GOAL: Print the entire listing. Each line must match the original exactly.

SOURCE DATA:
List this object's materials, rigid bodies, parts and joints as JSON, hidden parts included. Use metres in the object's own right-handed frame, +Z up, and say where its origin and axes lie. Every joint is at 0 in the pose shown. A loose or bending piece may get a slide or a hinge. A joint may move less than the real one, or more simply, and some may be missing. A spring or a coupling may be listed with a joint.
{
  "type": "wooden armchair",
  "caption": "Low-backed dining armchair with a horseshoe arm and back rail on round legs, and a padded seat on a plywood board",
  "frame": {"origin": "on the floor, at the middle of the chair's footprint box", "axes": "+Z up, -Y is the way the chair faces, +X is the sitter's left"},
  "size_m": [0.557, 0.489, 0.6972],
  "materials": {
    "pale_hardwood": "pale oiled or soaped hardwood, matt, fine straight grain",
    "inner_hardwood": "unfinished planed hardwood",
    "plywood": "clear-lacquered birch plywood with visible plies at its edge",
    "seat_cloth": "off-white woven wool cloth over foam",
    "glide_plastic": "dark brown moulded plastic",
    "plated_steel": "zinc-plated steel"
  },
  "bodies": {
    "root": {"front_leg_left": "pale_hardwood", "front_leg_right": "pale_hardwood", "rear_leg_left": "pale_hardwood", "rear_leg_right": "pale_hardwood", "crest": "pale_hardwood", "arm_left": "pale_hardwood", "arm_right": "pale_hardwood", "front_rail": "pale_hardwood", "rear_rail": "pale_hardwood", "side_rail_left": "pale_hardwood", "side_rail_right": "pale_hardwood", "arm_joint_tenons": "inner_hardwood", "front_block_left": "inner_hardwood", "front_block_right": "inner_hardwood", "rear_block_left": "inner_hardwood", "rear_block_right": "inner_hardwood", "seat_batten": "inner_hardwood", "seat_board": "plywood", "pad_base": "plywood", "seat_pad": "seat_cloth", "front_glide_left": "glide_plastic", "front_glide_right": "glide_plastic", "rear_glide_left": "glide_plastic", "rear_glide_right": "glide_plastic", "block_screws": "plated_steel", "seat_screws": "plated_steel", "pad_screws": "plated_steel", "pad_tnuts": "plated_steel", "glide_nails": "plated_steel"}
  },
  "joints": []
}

OUTPUT FOR THIS EXERCISE:
List this object's materials, rigid bodies, parts and joints as JSON, hidden parts included. Use metres in the object's own right-handed frame, +Z up, and say where its origin and axes lie. Every joint is at 0 in the pose shown. A loose or bending piece may get a slide or a hinge. A joint may move less than the real one, or more simply, and some may be missing. A spring or a coupling may be listed with a joint.
{
  "type": "wooden armchair",
  "caption": "Low-backed dining armchair with a horseshoe arm and back rail on round legs, and a padded seat on a plywood board",
  "frame": {"origin": "on the floor, at the middle of the chair's footprint box", "axes": "+Z up, -Y is the way the chair faces, +X is the sitter's left"},
  "size_m": [0.557, 0.489, 0.6972],
  "materials": {
    "pale_hardwood": "pale oiled or soaped hardwood, matt, fine straight grain",
    "inner_hardwood": "unfinished planed hardwood",
    "plywood": "clear-lacquered birch plywood with visible plies at its edge",
    "seat_cloth": "off-white woven wool cloth over foam",
    "glide_plastic": "dark brown moulded plastic",
    "plated_steel": "zinc-plated steel"
  },
  "bodies": {
    "root": {"front_leg_left": "pale_hardwood", "front_leg_right": "pale_hardwood", "rear_leg_left": "pale_hardwood", "rear_leg_right": "pale_hardwood", "crest": "pale_hardwood", "arm_left": "pale_hardwood", "arm_right": "pale_hardwood", "front_rail": "pale_hardwood", "rear_rail": "pale_hardwood", "side_rail_left": "pale_hardwood", "side_rail_right": "pale_hardwood", "arm_joint_tenons": "inner_hardwood", "front_block_left": "inner_hardwood", "front_block_right": "inner_hardwood", "rear_block_left": "inner_hardwood", "rear_block_right": "inner_hardwood", "seat_batten": "inner_hardwood", "seat_board": "plywood", "pad_base": "plywood", "seat_pad": "seat_cloth", "front_glide_left": "glide_plastic", "front_glide_right": "glide_plastic", "rear_glide_left": "glide_plastic", "rear_glide_right": "glide_plastic", "block_screws": "plated_steel", "seat_screws": "plated_steel", "pad_screws": "plated_steel", "pad_tnuts": "plated_steel", "glide_nails": "plated_steel"}
  },
  "joints": []
}